→ **Data segment**:
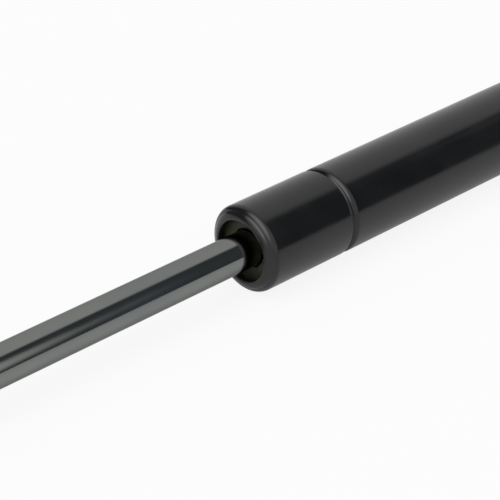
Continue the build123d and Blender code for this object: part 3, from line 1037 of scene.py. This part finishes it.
def makeFloor(look):
    bpy.ops.mesh.primitive_plane_add(size=look["floorSize"], location=(0, 0, cadBox[0].z))
    floor = startPiece("floor")
    material = bpy.data.materials.new("paleFloor")
    material.use_nodes = True
    tree = material.node_tree
    tree.nodes.clear()
    output = tree.nodes.new("ShaderNodeOutputMaterial")
    size, low, high, level = look["floorPatches"]
    patches = placeGroup(tree, patchGroup, Size=size, Low=low, High=high)
    plain = look["floorColour"]
    colour = mixColour(tree, patches, plain, [value * level for value in plain])
    matt = addNode(tree, "ShaderNodeBsdfDiffuse", {"Color": colour})
    rays = addNode(tree, "ShaderNodeLightPath").outputs
    across = addNode(tree, "ShaderNodeSeparateXYZ", {0: objectPlace(tree)})
    aside = addMath(tree, "ABSOLUTE", addMath(tree, "SUBTRACT", across.outputs["Y"], axisY))
    # painted light: the floor glow that reflections see is brightest next to the spring's axis and fades
    # away from it
    near, far, bright, dim = look["floorFade"]
    fade = addNode(tree, "ShaderNodeMapRange", {
        "Value": addMath(tree, "LOGARITHM", aside, 10.0),
        "From Min": math.log10(near), "From Max": math.log10(far), "To Min": bright, "To Max": dim})
    glossy = rays["Is Glossy Ray"]
    strength = mixNumber(tree, glossy, 1.0, fade.outputs["Result"])
    glow = addNode(tree, "ShaderNodeEmission", {"Strength": strength})
    seen = addMath(tree, "ADD", rays["Is Camera Ray"], glossy)
    seen = addMath(tree, "ADD", seen, rays["Is Transmission Ray"], clamp=True)
    part = mixNumber(tree, glossy, look["floorGlow"], look["mirroredGlow"])
    share = addMath(tree, "MULTIPLY", seen, part)
    mix = addNode(tree, "ShaderNodeMixShader", {0: share, 1: matt.outputs[0], 2: glow.outputs[0]})
    tree.links.new(mix.outputs[0], output.inputs["Surface"])
    floor.data.materials.append(material)


def makeWorld(look, lights):
    world = bpy.data.worlds.new("studio")
    bpy.context.scene.world = world
    world.use_nodes = True
    tree = world.node_tree
    direction = addNode(tree, "ShaderNodeTexCoord").outputs["Generated"]
    colour = look["room"]
    for light in lights.values():
        centre = tuple(Vector(light["toward"]).normalized())
        toward = addNode(tree, "ShaderNodeVectorMath", {0: direction, 1: centre}, operation="DOT_PRODUCT")
        level = addNode(tree, "ShaderNodeMapRange", {
            "Value": toward.outputs["Value"],
            "From Min": math.cos(math.radians(light["none"])),
            "From Max": math.cos(math.radians(light["full"]))}, interpolation_type="SMOOTHSTEP")
        colour = mixColour(tree, level.outputs["Result"], colour, light["colour"])
    fromCamera = addNode(tree, "ShaderNodeLightPath").outputs["Is Camera Ray"]
    seen = mixColour(tree, fromCamera, colour, (1, 1, 1))
    tree.links.new(seen, tree.nodes["Background"].inputs["Color"])


makeFloor(studio)
makeWorld(studio, softLights)
print("floor and surroundings made")

bpy.context.scene.view_settings.view_transform = "Standard"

→ **Problem requirements**: Make an exact copy of the listing, including every line.

→ **Task result**:
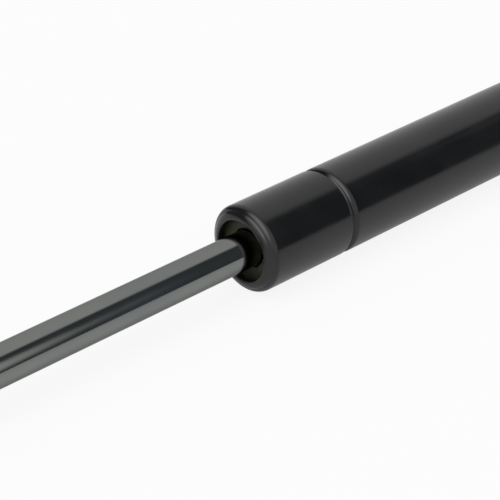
Continue the build123d and Blender code for this object: part 3, from line 1037 of scene.py. This part finishes it.
def makeFloor(look):
    bpy.ops.mesh.primitive_plane_add(size=look["floorSize"], location=(0, 0, cadBox[0].z))
    floor = startPiece("floor")
    material = bpy.data.materials.new("paleFloor")
    material.use_nodes = True
    tree = material.node_tree
    tree.nodes.clear()
    output = tree.nodes.new("ShaderNodeOutputMaterial")
    size, low, high, level = look["floorPatches"]
    patches = placeGroup(tree, patchGroup, Size=size, Low=low, High=high)
    plain = look["floorColour"]
    colour = mixColour(tree, patches, plain, [value * level for value in plain])
    matt = addNode(tree, "ShaderNodeBsdfDiffuse", {"Color": colour})
    rays = addNode(tree, "ShaderNodeLightPath").outputs
    across = addNode(tree, "ShaderNodeSeparateXYZ", {0: objectPlace(tree)})
    aside = addMath(tree, "ABSOLUTE", addMath(tree, "SUBTRACT", across.outputs["Y"], axisY))
    # painted light: the floor glow that reflections see is brightest next to the spring's axis and fades
    # away from it
    near, far, bright, dim = look["floorFade"]
    fade = addNode(tree, "ShaderNodeMapRange", {
        "Value": addMath(tree, "LOGARITHM", aside, 10.0),
        "From Min": math.log10(near), "From Max": math.log10(far), "To Min": bright, "To Max": dim})
    glossy = rays["Is Glossy Ray"]
    strength = mixNumber(tree, glossy, 1.0, fade.outputs["Result"])
    glow = addNode(tree, "ShaderNodeEmission", {"Strength": strength})
    seen = addMath(tree, "ADD", rays["Is Camera Ray"], glossy)
    seen = addMath(tree, "ADD", seen, rays["Is Transmission Ray"], clamp=True)
    part = mixNumber(tree, glossy, look["floorGlow"], look["mirroredGlow"])
    share = addMath(tree, "MULTIPLY", seen, part)
    mix = addNode(tree, "ShaderNodeMixShader", {0: share, 1: matt.outputs[0], 2: glow.outputs[0]})
    tree.links.new(mix.outputs[0], output.inputs["Surface"])
    floor.data.materials.append(material)


def makeWorld(look, lights):
    world = bpy.data.worlds.new("studio")
    bpy.context.scene.world = world
    world.use_nodes = True
    tree = world.node_tree
    direction = addNode(tree, "ShaderNodeTexCoord").outputs["Generated"]
    colour = look["room"]
    for light in lights.values():
        centre = tuple(Vector(light["toward"]).normalized())
        toward = addNode(tree, "ShaderNodeVectorMath", {0: direction, 1: centre}, operation="DOT_PRODUCT")
        level = addNode(tree, "ShaderNodeMapRange", {
            "Value": toward.outputs["Value"],
            "From Min": math.cos(math.radians(light["none"])),
            "From Max": math.cos(math.radians(light["full"]))}, interpolation_type="SMOOTHSTEP")
        colour = mixColour(tree, level.outputs["Result"], colour, light["colour"])
    fromCamera = addNode(tree, "ShaderNodeLightPath").outputs["Is Camera Ray"]
    seen = mixColour(tree, fromCamera, colour, (1, 1, 1))
    tree.links.new(seen, tree.nodes["Background"].inputs["Color"])


makeFloor(studio)
makeWorld(studio, softLights)
print("floor and surroundings made")

bpy.context.scene.view_settings.view_transform = "Standard"